◆ Exercise directions: From the first line of the data below, copy each line up to the one containing "return STRAP_OUTER - 0.5", and include that line too.

◆ Material:
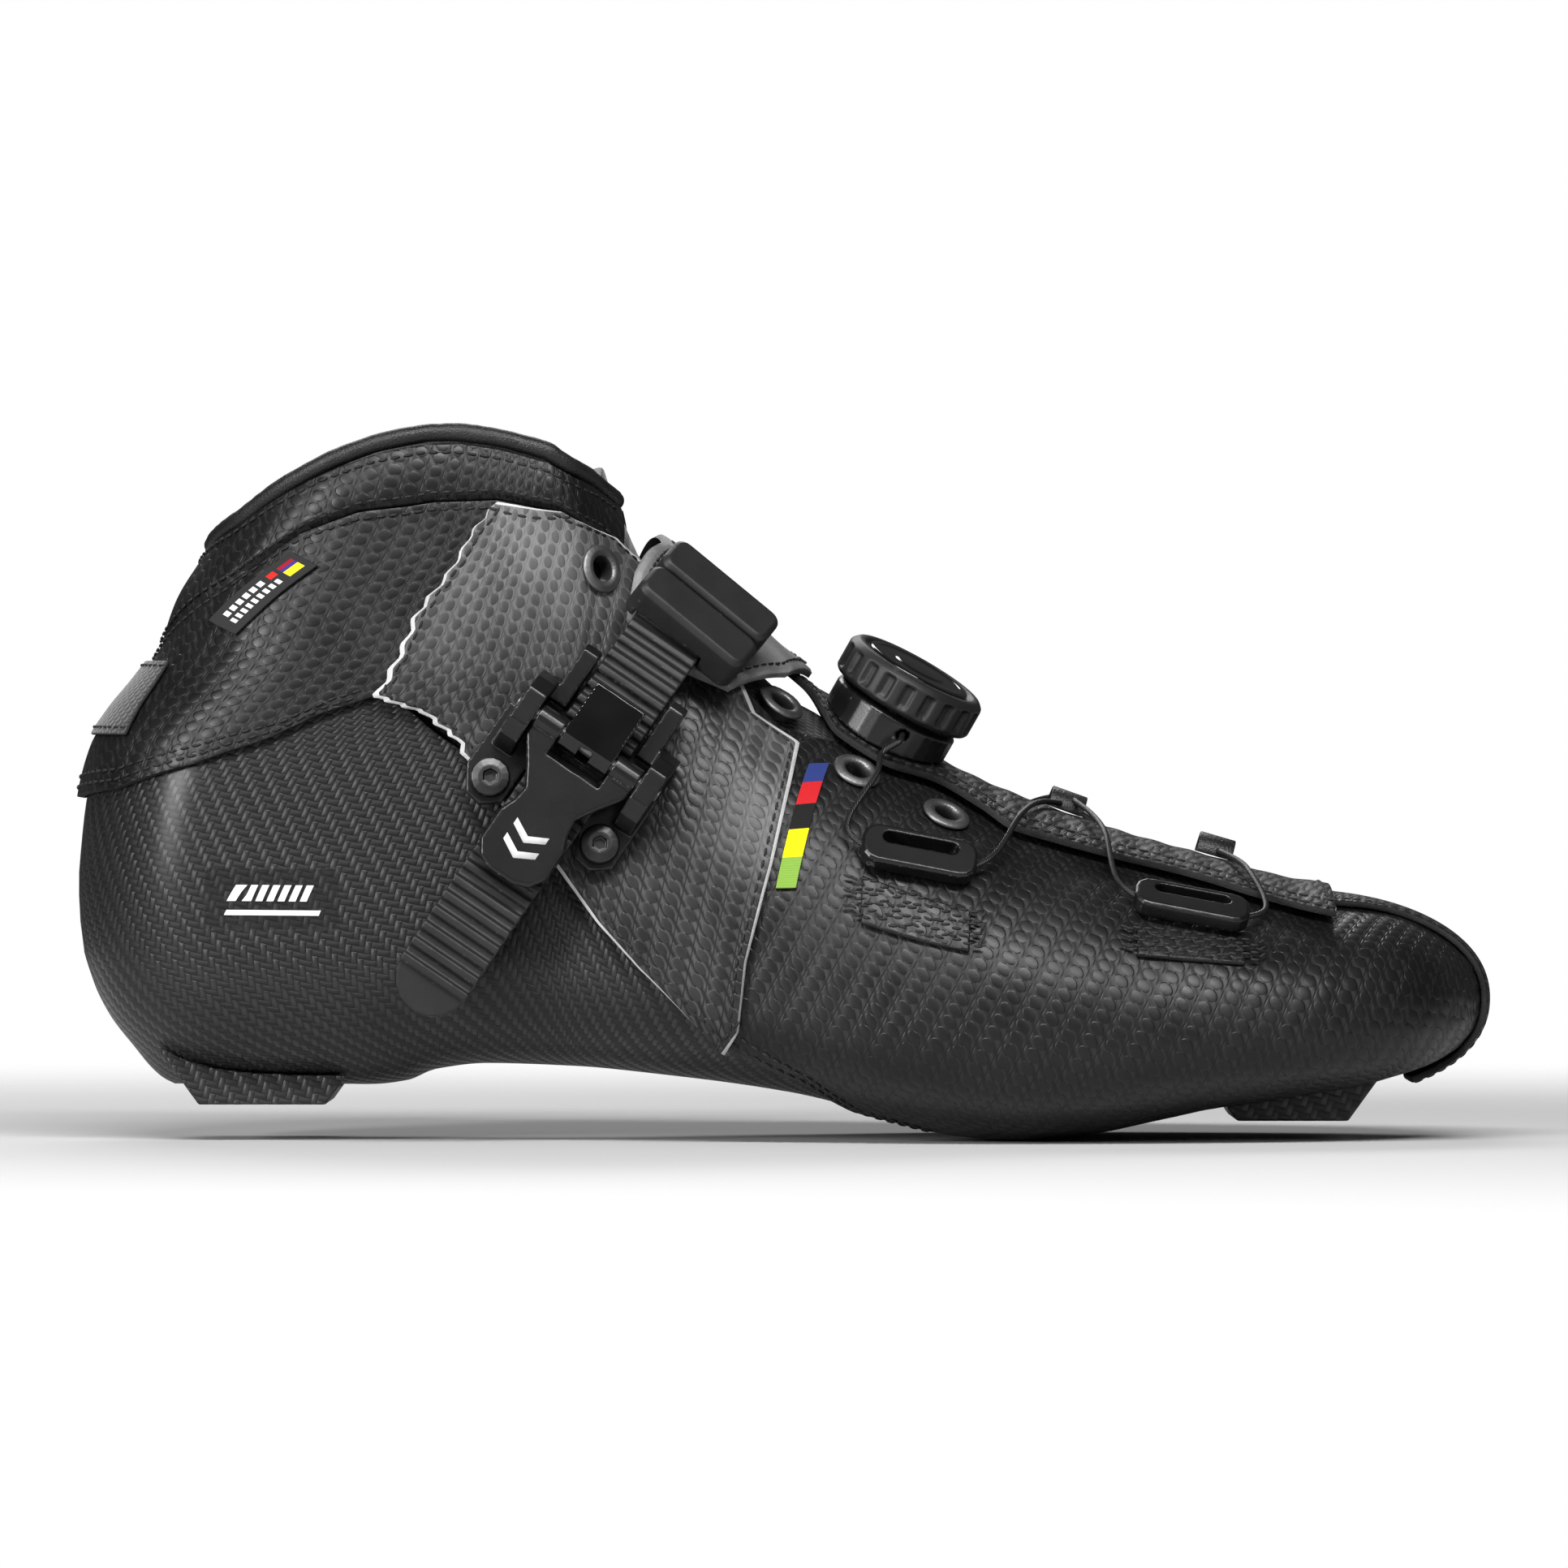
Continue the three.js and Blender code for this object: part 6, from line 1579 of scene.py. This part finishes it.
def make_strap():
    def crowned(s, t, u, theta):
        return STRAP_OUTER - 0.5 * (2 * t - 1) ** 4 + 0.08 * np.sin(u * 0.8 + theta * 0.3)

    strap_hole = (frame_on(MEDIAL, (0.392, 0.61), (0.45, 0.7), 0), 2.3)
    strap = sheet_of("ankle_wrap", PATCHES["strap"], 150, 50, crowned, STRAP_INNER + 0.05,
                     ["grey_leather", "backing", "strap_edge"], holes=[strap_hole],
                     bevel=0.2, frayed=True)
    rows = [edge_row(PATCHES["strap"], 2.2, STRAP_OUTER - 0.05, edge, (0.03, 0.97)) for edge in ("t0", "t1")]
    rows += [edge_row(PATCHES["strap"], 2.4, STRAP_OUTER - 0.05, "s0", (0.08, 0.92), 60)]
    stitches = stitched("strap_stitching", rows)
    mark_rows = []
    for k in range(9):
        share = 0.30 + 0.016 * k
        t = np.linspace(0.3, 0.62, 40)
        side, u, theta = PATCHES["strap"](share + 0 * t, t)
        mark_rows.append((on_surface(side, u, theta, STRAP_OUTER + 0.02 + 0 * t), normal_at(side, u, theta)))
    patch = stitched("strap_patch", mark_rows, "thread", 1.1, 1.3, 0.7)
    start = world(on_surface(MEDIAL, *place_of((0.45, 0.7)), STRAP_OUTER))
    end = world(on_surface(LATERAL, *place_of((0.45, 0.72)), STRAP_OUTER))
    for piece in (strap, stitches, patch):
        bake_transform(piece)
    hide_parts("ankle_strap")
    head = moulded("strap_screw", "strap_fixing_screw", ["steel"], 0.16, 3)
    settle(head, ["strap_screw"], "steel")


def make_labels():
    for node, places, offsets, finish, slot in (
            ("heel_sticker", ([(0.097, 0.3), (0.192, 0.3)], [(0.097, 0.391), (0.192, 0.391)]), (-0.02, -0.28),
             "clear_patch", "clear"),
            ("side_tag", ([(0.104, 0.742), (0.16, 0.842)], [(0.122, 0.722), (0.178, 0.822)]),
             (SKIN + GAP + 0.5, SKIN - 0.1), "woven_tag", "label"),
            ("stripe_tag", ([(0.52, 0.529), (0.4995, 0.357)], [(0.5345, 0.529), (0.514, 0.357)]),
             (SKIN + GAP + 0.3, SKIN - 0.1), "stripe_tag", "label")):
        clear = node == "heel_sticker"
        under, edges = (finish, finish) if clear else ("backing", "dark_edge")
        piece = sheet_of(node + "_face", ruled(LATERAL, *places), 48, 24, offsets[0], offsets[1],
                         [finish, under, edges], bevel=0.12, unit=True)
        settle(piece, [node], slot)


FLOOR_RADIUS, FLOOR_DROP = 1.6, 0.0004
LENS, CAMERA_LEVEL, CAMERA_BACK = 250, 0.0671, 0.012
# Each light: its name, where it stands, what it faces, its two sizes and its power in watts.
LIGHTS = (("overhead", (0.05, -0.78, 0.86), (0, 0, 0.06), (1.0, 0.17), 17.0),
          ("left", (-0.92, -0.88, 0.38), (-0.06, 0, 0.06), (0.26, 0.42), 12.0),
          ("front", (0.5, -1.2, 0.45), (0.02, 0, 0.05), (0.4, 0.2), 1.0),
          ("back", (-0.2, 1.0, 0.9), (0, 0, 0.05), (0.9, 0.4), 8.0))


def aimed(thing, place, direction):
    """Stands a light or the camera in its place, facing a direction."""
    thing.location = place
    thing.rotation_mode = "QUATERNION"
    thing.rotation_quaternion = direction.to_track_quat("-Z", "Y")


def make_stage():
    finish = bpy.context.scene.boot_finish
    mesh = bpy.data.meshes.new("floor")
    edit = bmesh.new()
    bmesh.ops.create_circle(edit, cap_ends=True, radius=FLOOR_RADIUS, segments=96)
    edit.to_mesh(mesh)
    edit.free()
    floor = linked("floor", mesh)
    floor.location = (0, 0, -FLOOR_DROP)
    material = bpy.data.materials.new("pale_floor")
    material.use_nodes = True
    t = Tree(material.node_tree)
    shader = material.node_tree.nodes["Principled BSDF"]
    shader.inputs["Base Color"].default_value = tuple(finish.floor_colour)
    shader.inputs["Roughness"].default_value = 0.7
    shader.inputs["Specular IOR Level"].default_value = 0.1
    place = t.place()
    reach = t.put("ShaderNodeVectorMath", {0: place}, operation="LENGTH").outputs["Value"]
    t.feed(shader.inputs["Alpha"], t.ramp(reach, 0.6, 0.18))
    floor.data.materials.append(material)
    scene = bpy.context.scene
    scene.view_settings.view_transform = "Standard"
    sky = bpy.data.worlds.new("studio")
    sky.use_nodes = True
    t = Tree(sky.node_tree)
    plain = sky.node_tree.nodes["Background"]
    plain.inputs["Color"].default_value = grey(0.62)
    plain.inputs["Strength"].default_value = finish.sky_strength
    seen = t.put("ShaderNodeBackground", {"Color": grey(1.0), "Strength": 1.0}).outputs[0]
    path = t.put("ShaderNodeLightPath").outputs["Is Camera Ray"]
    both = t.put("ShaderNodeMixShader", {0: path, 1: plain.outputs[0], 2: seen}).outputs[0]
    t.feed(sky.node_tree.nodes["World Output"].inputs["Surface"], both)
    scene.world = sky
    for name, place, aim, size, watts in LIGHTS:
        light = bpy.data.lights.new(name, "AREA")
        light.shape = "RECTANGLE"
        light.size, light.size_y = size
        light.energy = watts
        aimed(linked(name, light), place, Vector(aim) - Vector(place))
    lens = bpy.data.cameras.new("camera")
    lens.lens = LENS
    lens.clip_start, lens.clip_end = 0.05, 50
    camera = linked("camera", lens)
    distance = finish.view_width * lens.lens / lens.sensor_width + CAMERA_BACK
    aimed(camera, (0, -distance, CAMERA_LEVEL), Vector((0, 1, 0)))
    scene.camera = camera


# ---------------------------------------------------------------- properties, operators and panel
def colour_property(name, description, value):
    return bpy.props.FloatVectorProperty(name=name, description=description, default=value, subtype="COLOR",
                                         size=4, min=0, max=1)


def size_property(name, description, value, low, high):
    return bpy.props.FloatProperty(name=name, description=description, default=value, min=low, max=high,
                                   subtype="DISTANCE", unit="LENGTH", precision=4)


class BootFinish(bpy.types.PropertyGroup):
    """Sizes and colours of the boot's finishes and of the stage."""

    leather_colour: colour_property("Leather", "Ground of the coated leather", (0.0032, 0.0032, 0.0032, 1))
    print_colour: colour_property("Pressed weave", "Raised parts of the leather", (0.017, 0.017, 0.017, 1))
    carbon_colour: colour_property("Carbon", "Deepest tone of the carbon cup", (0.002, 0.002, 0.002, 1))
    strap_colour: colour_property("Ankle strap", "Darker tone of the grey strap", (0.13, 0.13, 0.135, 1))
    floor_colour: colour_property("Floor", "The pale floor", (0.55, 0.55, 0.55, 1))
    tow_width: size_property("Tow width", "Width of one carbon tow", 0.00118, 0.0005, 0.006)
    emboss_pitch: size_property("Column pitch", "Spacing of the pressed columns", 0.0041, 0.001, 0.01)
    view_width: size_property("View width", "Width that the camera takes in", 0.2974, 0.05, 2)
    sky_strength: bpy.props.FloatProperty(name="Sky strength", description="Light from all round",
                                          default=0.1, min=0, max=5)


def piece_operator(idname, label, text, make):
    """An operator class that builds one piece or group of like pieces."""
    def execute(self, context):
        make()
        return {"FINISHED"}

    return type("BOOT_OT_" + idname, (bpy.types.Operator,), {
        "bl_idname": "boot." + idname, "bl_label": label, "__doc__": text, "bl_options": {"REGISTER"},
        "execute": execute})


OPERATORS = [piece_operator(*row) for row in (
    ("stage", "Stage", "Lays the floor, sets the lights and stands the camera", make_stage),
    ("finishes", "Finishes", "Makes the shader groups and materials", build_materials),
    ("patches", "Patches", "Works out where each sewn patch lies on the form", build_patches),
    ("cup", "Carbon Cup", "Builds the carbon cup with its mount pads and inserts", make_cup),
    ("lining", "Lining", "Builds the liner, foot bed, tongue and padded collar", make_lining),
    ("upper", "Upper", "Builds the leather panels, overlays, lace cover, toe strip and binding", make_upper),
    ("stitching", "Stitching", "Sews the upper's seams", make_stitching),
    ("eyelets", "Eyelets", "Sets the eight eyelets", make_eyelets),
    ("guides", "Lace Guides", "Builds the lace guides and loops", make_guides),
    ("lace", "Lace", "Runs the wire lace through its guides", make_lace),
    ("dial", "Dial", "Builds the dial closure", make_dial),
    ("buckle", "Ratchet Buckle", "Builds the ratchet buckle and its ladder", make_buckle),
    ("strap", "Ankle Strap", "Builds the ankle strap and its fixing", make_strap),
    ("labels", "Labels", "Adds the woven tags and the clear patch", make_labels),
)]


class BOOT_PT_panel(bpy.types.Panel):
    """Lists the boot's finishes and the steps that build it."""

    bl_label = "Speed Skating Boot"
    bl_idname = "BOOT_PT_panel"
    bl_space_type = "VIEW_3D"
    bl_region_type = "UI"
    bl_category = "Boot"

    def draw(self, context):
        finish = context.scene.boot_finish
        for key in finish.bl_rna.properties.keys():
            if key not in ("rna_type", "name"):
                self.layout.prop(finish, key)
        for operator in OPERATORS:
            self.layout.operator(operator.bl_idname)


CLASSES = [BootFinish, *OPERATORS, BOOT_PT_panel]


def register():
    for each in CLASSES:
        bpy.utils.register_class(each)
    bpy.types.Scene.boot_finish = bpy.props.PointerProperty(type=BootFinish)


def unregister():
    del bpy.types.Scene.boot_finish
    for each in reversed(CLASSES):
        bpy.utils.unregister_class(each)


def main():
    register()
    for operator in OPERATORS:
        getattr(bpy.ops.boot, operator.bl_idname.split(".")[1])()


if __name__ == "__main__":
    main()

◆ Written answer:
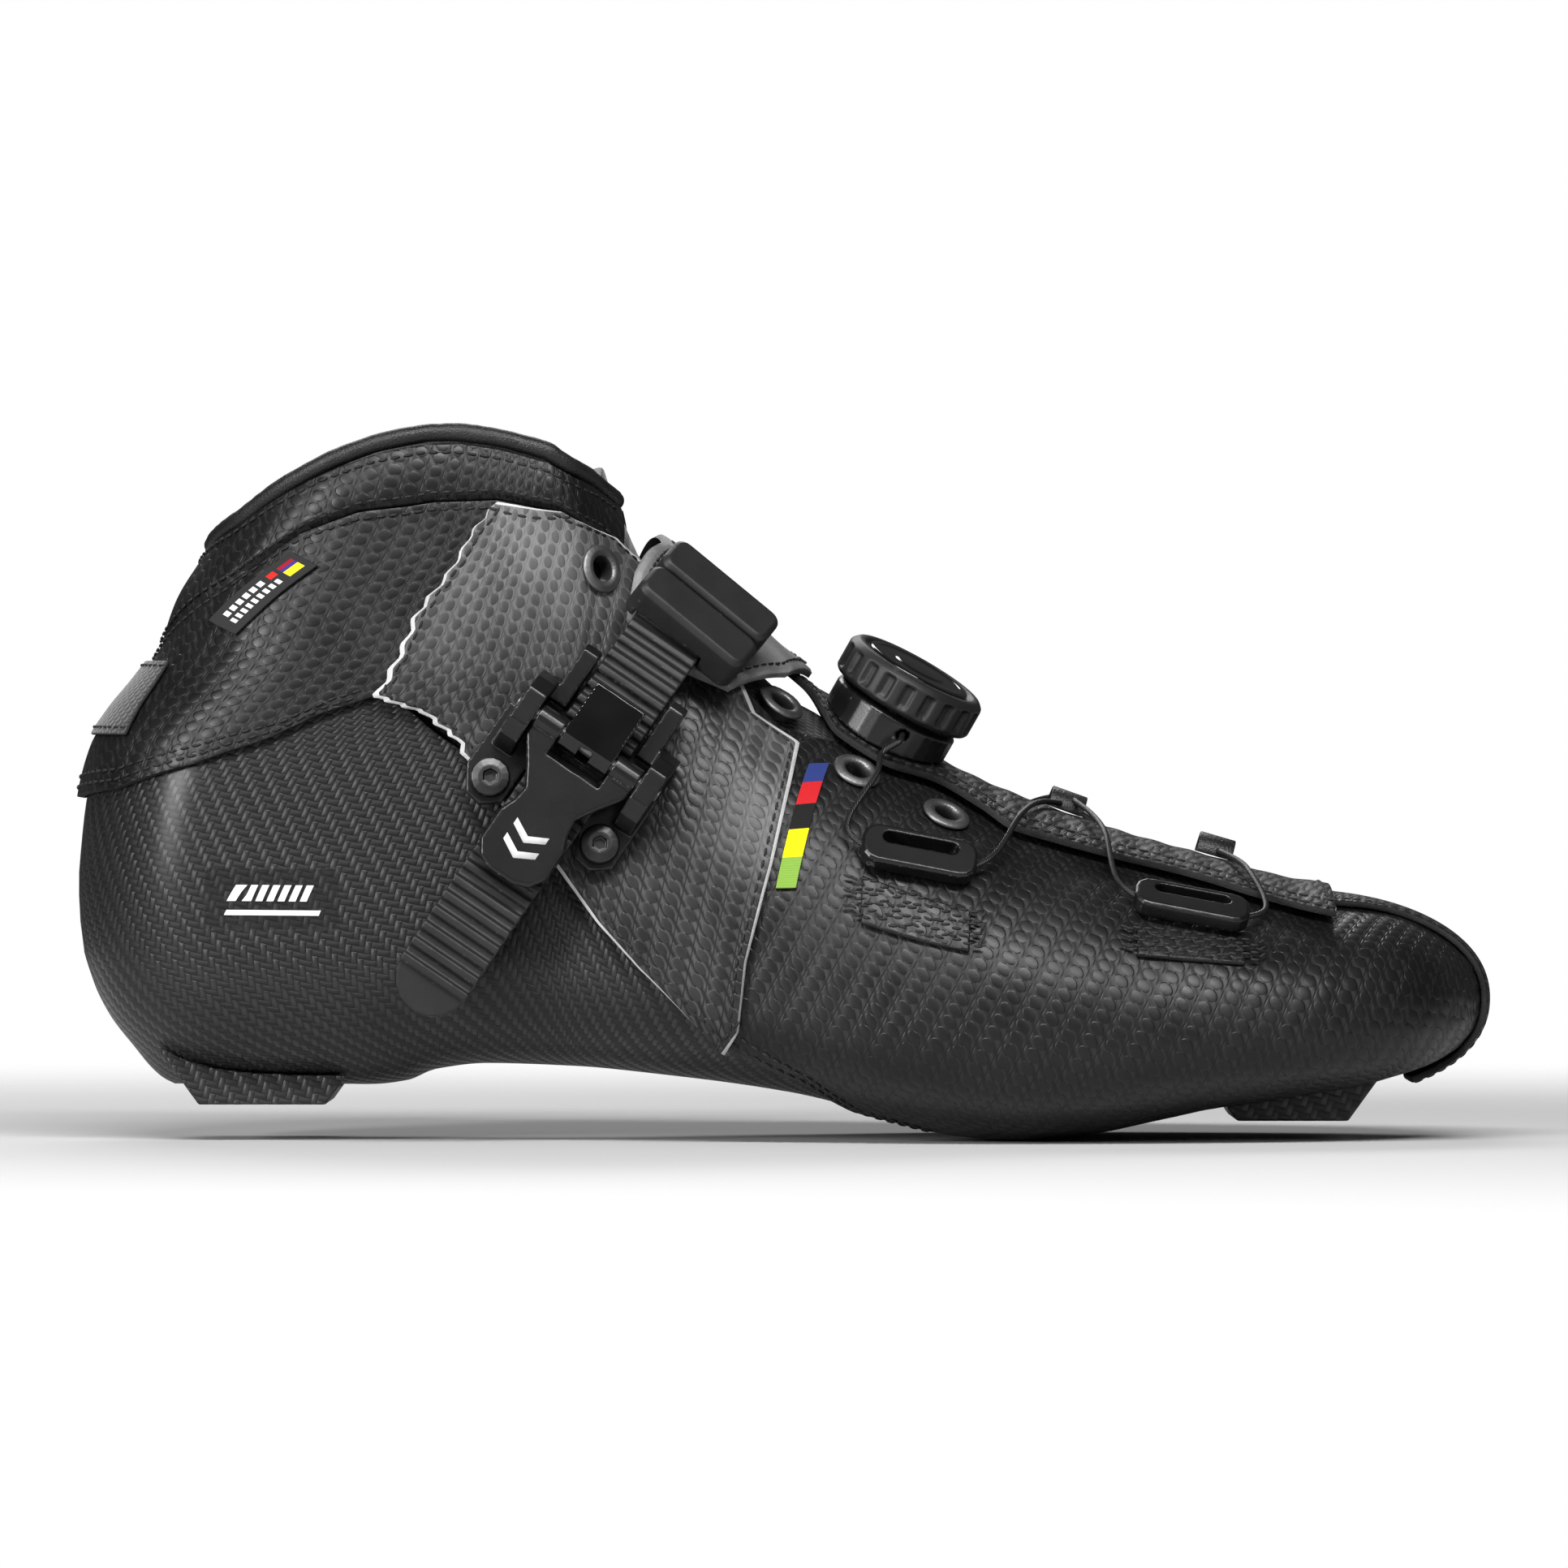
Continue the three.js and Blender code for this object: part 6, from line 1579 of scene.py. This part finishes it.
def make_strap():
    def crowned(s, t, u, theta):
        return STRAP_OUTER - 0.5 * (2 * t - 1) ** 4 + 0.08 * np.sin(u * 0.8 + theta * 0.3)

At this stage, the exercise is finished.